We decided to give Kyaiktiyo a miss. Despite being one of Mon State’s main attractions, the temptation to spend a few extra days in Mawlamyine was far too strong. Instead of trudging uphill alongside tourists, prostrating pilgrims, saffron-robed monks and shaggy temple dogs to see a huge rock covered in gold leaf and improbably perched on the edge of a cliff, we wandered around Burma’s fourth largest city eating coconut pancakes and photographing turquoise minarets reflected in our sunglasses.
We were only a week into our trip and yet to realise the pagoda’s famous Golden Rock had spawned a series of imitators – a glimmering collection of balancing boulders dotted across the country. So when we discovered Nwa-le-bo (about 15 miles north of Mawlamyine) had its very own version, we decided to see what the fuss was about.
Rising early, we drank sweet tea at the shop next to our guesthouse and packed a slab of semolina cake before taking scooter taxis to a roundabout on the outskirts of town. Red-and-white roadblocks wrapped with barbed wire made a few streets inaccessible, but that didn’t deter the handful of young men frantically filling rival pick-ups with people and produce bound for Kyonka village. We were pointed to a space next to sacks of onions before our feet touched the ground.
At the village, a truck awaits. Thick wooden planks lay across its bed, a scaffold staircase for passengers to access the makeshift seats. A few cars park up, creaking and hissing as their engines cool in the shade. From behind the tinted windows, a procession of women emerges wearing freshly pressed longyi, double-breasted blouses and heeled sandals. Delicate flowers tucked into neat chignons.
Despite their smart attire, they’re unfazed by the adventurous ascent to the pagoda. Our copy of Lonely Planet described the journey as a ‘slow crawl’ but it turned out to be a full-throttle, bone-crunching race to the top. The driver refusing to slow down despite the steep switchbacks and sheer drops.
Halfway up, we stopped at a covered station where we handed over our money. Someone leapt out to hose down the lorry’s overworked engine and, after more crunched gears, we arrived at the entrance. The men purchase flimsy sheets of gold leaf to stick to the boulders; the women enlist the services of the pagoda’s photographer.
We spy three gold rocks teetering at the edge of the complex, shimmering in the sunlight and looking strangely surreal against the rolling green hills. All is still. All is quiet, save for the song of a few soaring swallows. That’s until Khin catches up with us.
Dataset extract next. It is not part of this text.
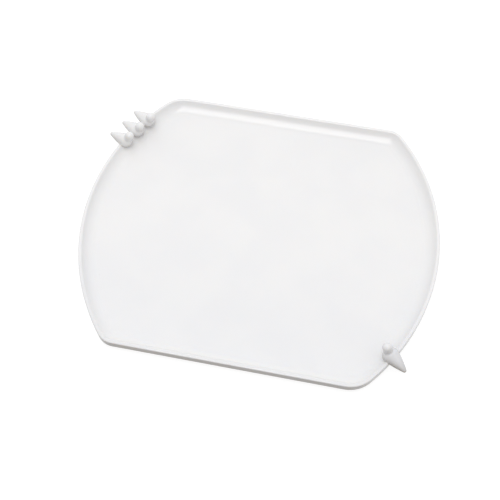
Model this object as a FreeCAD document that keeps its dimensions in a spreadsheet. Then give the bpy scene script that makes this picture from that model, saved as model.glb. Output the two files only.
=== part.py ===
import FreeCAD, Part
import math
import os

import Sketcher

# White glazed porcelain serving tray: a shallow well with two straight long sides and two arched
# ends, and thorn-shaped grips luted astride its rim.  Three stand in a row at the rear end of the
# left arch and one alone at the front end of the right arch.
# Frame: millimetres, +Z up, X along the tray, Y from front to rear, origin at the centre of the
# resting plane under the foot ring.

SIZES = {
    # plan
    "tray_length": 400.0,
    "tray_width": 332.4,
    "end_radius": 244.0,
    "tight_corner": 21.0,       # rear right and front left
    "soft_corner": 33.0,        # rear left and front right
    # heights
    "foot_height": 3.0,
    "slab_thickness": 5.0,
    "rim_rise": 8.5,            # floor of the well to the top of the rim
    "lip_face": 8.8,            # height of the rim's upright outer face
    # rim section, inwards from the outer face
    "lip_width": 3.4,
    "lip_round": 1.2,           # top and foot of the outer face
    "lip_inner_round": 2.0,
    "cove_width": 14.0,
    "under_reach": 16.0,        # outer face to the flat underside
    "slab_overlap": 2.0,
    # foot ring
    "foot_inset": 46.0,
    "foot_width": 6.0,
    "foot_corner": 18.0,
    "foot_round": 1.2,
    # thorn casting: an outward and an upright horn on one hub over the lip, each a teardrop with a
    # round root, a round end and a slightly bulging flank
    "hub_rise": 1.0,
    "out_droop": 5.0,           # degrees below horizontal
    "out_shift": 1.2,           # hub to the root's centre
    "out_root": 8.3,
    "out_flank": 130.0,
    "out_end": 2.2,
    "out_length": 23.8,         # hub to the end of the horn
    "up_lean": 24.0,            # degrees from upright, towards the well
    "up_shift": 4.0,
    "up_root": 4.7,
    "up_flank": 60.0,
    "up_end": 5.0,
    "up_length": 17.2,
    "crotch_round": 2.0,
}

# The thorns are made and set by hand, so each has its own: arch (1 right, -1 left), angle along that
# arch from the X axis (positive towards the rear), inset of its hub from the rim's outer face, twist
# about Z, tilt about the outward horn, and girth of its roots as a multiple of the sizes above.
# Angles are in degrees.
THORNS = {
    "rear_left_thorn_front": (-1, 21.8, 5.2, -0.7, 9.0, 1.0),
    "rear_left_thorn_middle": (-1, 26.5, 6.3, 0.4, 3.5, 1.0),
    "rear_left_thorn_rear": (-1, 31.1, 6.2, 2.8, 0.0, 1.0),
    "front_right_thorn": (1, -31.0, 5.3, -9.5, 8.0, 1.07),
}

START, END, CENTRE = 1, 2, 3    # a sketch edge's points
ORIGIN = (-1, START)
X_AXIS, Y_AXIS = -1, -2

doc = FreeCAD.newDocument("thorn_tray")


def make_sheet():
    sheet = doc.addObject("Spreadsheet::Sheet", "Sizes")
    for row, (name, value) in enumerate(SIZES.items(), start=1):
        sheet.set("A%d" % row, name)
        sheet.set("B%d" % row, str(value))
        sheet.setAlias("B%d" % row, name)
    doc.recompute()


def expression(text):
    """Writes each size's name in text as a reference to its cell."""
    words = text.split(" ")
    return " ".join("Sizes." + word if word in SIZES else word for word in words)


def value(text):
    """The number that an expression of plain sums and products comes to."""
    result = doc.getObject("Sizes").evalExpression(expression(text))
    return float(getattr(result, "Value", result))


def bind(target, prop, text):
    target.setExpression(prop, expression(text))


def new_sketch(body, name, role):
    sketch = body.newObject("Sketcher::SketchObject", name)
    planes = [plane for plane in body.Origin.OriginFeatures if plane.Role == role]
    sketch.AttachmentSupport = [(planes[0], "")]
    sketch.MapMode = "FlatFace"
    return sketch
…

She spends the next half an hour directing, positioning and parading us from one group to another. We’re her willing mannequins. Some members of her party are shy and stand stiffly beside us. Others are bolder. They grab our arms, place them around their waists and kiss our cheeks. People shout instructions, swap in and out of pictures, throw their heads back laughing.
Finally, when every combination of dust-covered traveller and Burma sightseer has been exhausted, we drift our separate ways. Incense is lit, gold leaf is delicately peeled from squares of white paper and applied to the rocks. People stand with their arms above their heads, pretending to support the weight of the teetering boulders. We gaze at our serene hilltop surrounds and feed cake crumbs to sparrows.
The peace doesn’t last long, though. The lorry honks its horn and Khin dashes off to purchase her prints. She holds up one of the plastic-bagged photos on the journey back down and we turn our camera on her – broad smile, gold earrings, jewelled wedding band and pastel pink nail polish – only painted on the left hand – all captured amid the commotion. Khin made me feel like a celebrity for a few minutes, but more importantly, it was an honour to spend a few hours with her family and friends.
That evening, we head to the riverside as the food stalls swing into action. We order a plate of onion fritters from a seller who balances his kit on this shoulder like oversize weighing scales. On one side is a pan of bubbling oil set over hot coals, while on the other, a basket filled with little plastic bags of tamarind dipping sauce, tops scrunched and secured with rubber bands. As the sun dips below the horizon, a young girl collects ring-pull bottle caps that litter the floor, slipping them on her fingers.